By Emmanuel Olawale Esq.
• What it’s like to practice immigration law in volatile times
The change was instant. Within days of the January 2025 inauguration, the new administration unleashed a series of executive orders dismantling long-standing immigrant protections. Our office phones erupted-existing clients, old acquaintances and strangers, all calling with the same plea: What will happen to us?
The fear was palpable, cutting across nationalities, immigration statuses and personal histories. People who had built lives in the United States were suddenly staring into an abyss of uncertainty.
In February, a local imam invited me to speak to immigrant men from Senegal, Mauritania and Gambia-and many fresh from the jungles of Latin America, seeking asylum in the U.S. They sat cross-legged on mosque floors, faces etched with fatigue and anxiety, listening through interpreters for a glimmer of hope.

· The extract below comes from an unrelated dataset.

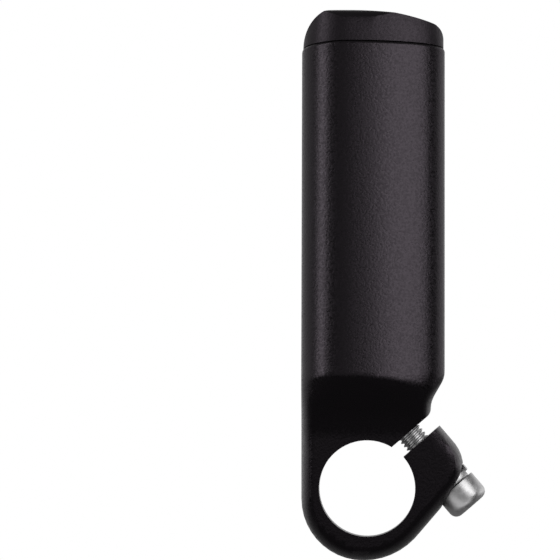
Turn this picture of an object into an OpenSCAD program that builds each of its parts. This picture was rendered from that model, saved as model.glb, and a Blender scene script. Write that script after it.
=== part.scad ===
/* [Handlebar clamp] */
// Diameter of the handlebar that the clamp goes round
bar_d = 22.2; // [20:0.1:25.4]
// Thickness of the clamp, measured along the handlebar
clamp_t = 15; // [12:0.5:20]
// Wall of the ring on the side away from the bolt
side_wall = 4.1; // [3.2:0.1:6]
// Wall of the ring at its lowest point
base_wall = 5.6; // [4:0.1:8]
// Place of that lowest point, towards the bolt from the handlebar's axis
base_x = -0.9; // [-1.5:0.1:0]
// Wall of the ring between its lowest point and the bolt
slant_wall = 4.8; // [3.8:0.1:6]
// How far the rolled edge of the clamp reaches in from its outline
edge_roll = 3; // [1.5:0.1:3.2]

/* [Clamp slot and ear] */
// Direction of the slot, above the horizontal
slot_angle = 40.8; // [35:0.2:48]
// Width of the slot with the bolt slack
slot_w = 3.5; // [2:0.1:4.5]
// Reach of the ear, measured along the slot from the handlebar's axis
ear_reach = 22.1; // [21.4:0.1:24]
// Radius of the ear's outer corner
ear_corner = 9; // [6:0.1:10]
// Taper of the ear's outer side towards its tip
ear_taper = 8.7; // [4:0.1:12]
// How far the shallow bevel of the ear and the jaw reaches in from their outline
ear_bevel_w = 4.2; // [2.5:0.1:5]
// Depth of that bevel at the outline
ear_bevel = 0.8; // [0:0.1:1.2]
// How far the rolled edge of the ear and the jaw reaches in from their outline
ear_roll = 1.9; // [1:0.1:3]
// Radius of the jaw's corner at the open end of the slot
jaw_corner = 2.5; // [0.5:0.1:3]

/* [Grip] */
// Width of the grip
grip_w = 33.1; // [30:0.1:38]
// Thickness of the grip, square to its axis
grip_t = 23.4; // [20:0.1:28]
// Lean of the grip's axis away from the clamp's middle plane
grip_tilt = 14.3; // [8:0.1:18]
// Height of the end cap's seam above the handlebar's axis
grip_top = 100.8; // [80:0.2:140]
// Distance of the grip's axis outboard of the clamp's middle, at the height of the handlebar
grip_set = 8.1; // [6:0.1:10]
// Wall of the hollow grip
grip_wall = 2.4; // [1.6:0.1:3.5]
// Depth of the hollow below the seam
hollow_len = 62; // [20:1:64]
// Rounding of the grip's upper edge
lip_r = 0.9; // [0.3:0.1:1.2]

/* [Shoulder between grip and clamp] */
// Slope of the shoulder away from the grip's direction
shoulder_angle = 30; // [25:1:36]
// Height at which the outboard side of the shoulder leaves the clamp
shoulder_out_z = 15.3; // [14:0.1:17]
// Height at which the inboard side of the shoulder leaves the clamp
shoulder_in_z = 20.5; // [18:0.1:22]
// Height at which the bolt side of the shoulder leaves the clamp
shoulder_bolt_z = 20; // [19:0.1:22]
// Radius of the bow of the shoulder's upper edge, seen along the handlebar
shoulder_bow_r = 38; // [30:1:120]
// Reach of the clamp's fixed jaw towards the bolt side
jaw_reach = 14.7; // [14:0.1:16]

/* [End cap] */
// Height of the cap above the seam, at the highest place of its crown
cap_h = 8; // [7:0.1:10]
// Step from the grip's outline in to the cap's
cap_step = 0.3; // [0.1:0.05:0.8]
// Length of the cap's spigot inside the grip
spigot_len = 12; // [8:0.5:18]
// Wall of the spigot
spigot_wall = 1.8; // [1.2:0.1:2.5]
// Clearance between the spigot and the hollow of the grip
spigot_clear = 0.1; // [0.05:0.01:0.2]
// Depth of the thumb groove below the ridges
groove_depth = 2.2; // [1:0.1:3]
// Radius of the thumb groove across the cap
groove_r = 18.1; // [16:0.1:30]
// Radius over which the floor of the groove falls towards both its ends
groove_fall_r = 51; // [36:1:80]
// Radius of the crown along the top of the cap
crown_r = 107; // [80:1:200]
// Place of the highest point of the crown, from the middle of the grip
crown_x = -11; // [-16:0.5:0]
// Corner of the cap on the side away from the bolt
cap_side_r = 7.9; // [5:0.1:9]
// Corner of the cap on the bolt's side
cap_bolt_r = 3.1; // [2:0.1:6]
// Rounding of the cap's two long shoulders
horn_r = 3.7; // [3:0.1:6]

/* [Clamp bolt] */
// Nominal diameter of the bolt's thread
bolt_d = 6; // [5:1:6]
// Length of the bolt under its head
bolt_len = 25; // [22:1:30]
// Distance of the bolt's axis from the end of the ear, along the slot
bolt_edge = 6.5; // [6:0.1:7]
// Diameter of the bolt's head
head_d = 10; // [9:0.1:10.4]
// Height of the bolt's head
head_h = 6; // [5:0.1:7]
// Width across the flats of the hexagon socket
socket_af = 5; // [4:0.1:5.5]
// Depth of the hexagon socket
socket_h = 3; // [2:0.1:4]
// Distance of the washer's seat from the face of the slot
seat_t = 10.1; // [9:0.1:11.5]
// Radial clearance of the bolt in the threaded jaw
thread_clear = 0.05; // [0.02:0.01:0.09]
// Radial clearance of the bolt in the ear
hole_clear = 0.3; // [0.2:0.05:0.5]
// Radial clearance of the head in its pocket
pocket_clear = 0.6; // [0.3:0.05:0.8]
// Rounding of the head's outer edge
head_edge_r = 1.9; // [0.3:0.1:2]
// Bevel of the bolt's tip
tip_bevel = 0.8; // [0.3:0.1:1.2]
// Depth of the threaded hole past the bolt's tip
thread_runout = 2; // [1:0.5:4]

/* [Spring washer] */
// Thickness of the washer's wire
washer_t = 1.6; // [1:0.1:2]
// Outer diameter of the washer
washer_d = 9.8; // [9:0.1:10]
// Height from the washer's lowest point to its highest, with the bolt slack
washer_free = 2.7; // [2.2:0.1:3.4]
// Opening between the washer's two ends, as an angle
washer_gap = 14; // [8:1:30]
// Gap on both faces of the washer and round its hole
washer_clear = 0.05; // [0.03:0.01:0.1]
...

Soon came calls from pastors, Brazilian community leaders, Haitian church elders. The Brazilians-lawyers, accountants and other professionals-had entered on valid visas and built promising careers. Now they were scrambling for answers on how to remain.
The Haitians’ fear was more immediate. Many had fled political instability and gang violence, relying on temporary protected status or the CBP Home humanitarian parole program. Both had been abruptly canceled. Those admitted under parole were told to “self-deport.”
For over two decades, immigration lawyers worked within a stable framework. In 2025, that stability collapsed. ICE and USCIS began issuing new rules weekly, stripping constitutional safeguards, truncating due process, and rendering longstanding practices obsolete.
One change in interpretation or enforcement could shatter a client’s life.
One client, a 66-year-old lawful permanent resident for more than 30 years, was detained by ICE while returning from a visit to Mexico last March. The reason? An 18-year-old misdemeanor assault involving a family dispute with his son-in-law, resolved without jail time and long since reconciled. Labeling him a
“danger to the community,” ICE placed him in removal proceedings, denied bond and kept him in detention-despite his age, his service-member grandson, and his diabetes. This one had a happy ending: The judge agreed with my argument that he should be freed.
Immigration judges hired by the Department of Homeland Security face pressure to expedite deportations or risk losing their positions. For attorneys, this means walking into a courtroom where the judge and opposing counsel-both DHS employees-operate under the same directive: removal.
The balance is skewed before opening arguments are made.
This is the new era of immigration practice: unpredictable, urgent, and often unforgiving. We defend clients with everything at stake, knowing the rules may change between hearings.
For those of us standing between immigrants and deportation, the fight is no longer just about legal advocacy-it is about preserving the very notion of fairness in a system designed to expedite removal. The challenge is steep, but the duty is clear. We must keep fighting.